I am wondering why this is happening even when I am running Spark on a single node (my local machine). Probably even when you run Spark on a single machine, there are two distinct threads/processes: a master process and a worker process, and probably they use different segments of the memory and they don't share memory?
By the way, then what approach do you suggest for handling this problem?
Of course one approach (or more accurately, a hack) that I used was to write the value I am fetching into a file, inside the closure/block.
If your use case is to calculate the max, map the RDD to just the counts, then use reduce.
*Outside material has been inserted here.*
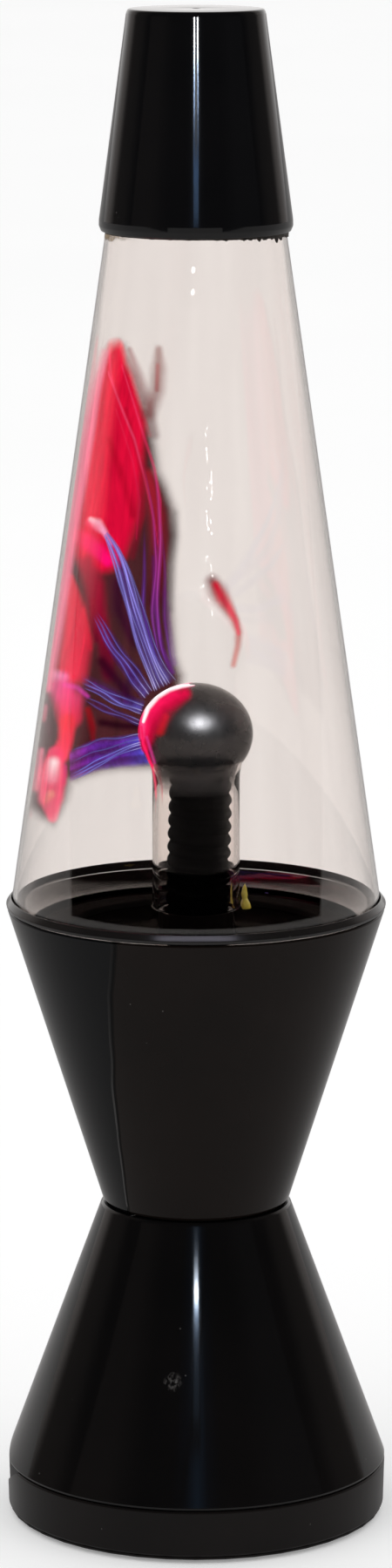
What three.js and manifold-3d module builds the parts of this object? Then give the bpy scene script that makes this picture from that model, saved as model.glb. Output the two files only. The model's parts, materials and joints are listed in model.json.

Or call .max(), passing in an appropriate Ordering.
Wonderful! I also found this useful: spark.apache.org/docs/1.2.0/…
0

Since you didn't post a complete example I had to arbitrate some portion of the code.

For your 4th edit I made:

val myArray = Array(
  List(List(0, 0, 0, 0), List(0, 0, 0, 0), List(0, 0, 0, 0)),
  List(List(1, 1, 1, 1), List(1, 1, 1, 1), List(1, 1, 1, 1)),
  List(List(2, 2, 2, 2), List(2, 2, 2, 2), List(2, 2, 2, 2))
)

Running in the REPL:

var count = 0

for (arrayOfLists <- myArray) {
  count = arrayOfLists.last(3).toInt
  println(s"count=$count")
}

println(s"count=$count")

I get:

scala> for (arrayOfLists <- myArray) {
     |   count = arrayOfLists.last(3).toInt
     |   println(s"count=$count")
     | }
count=0
count=1
count=2

scala> println(s"count=$count")
count=2

The value is non-zero inside the loop and non-zero outside the loop.

If you please post a complete example, maybe we can help you more.

1 Comment

Thank you for your answer, but I still have the same problem. Please see my last edit.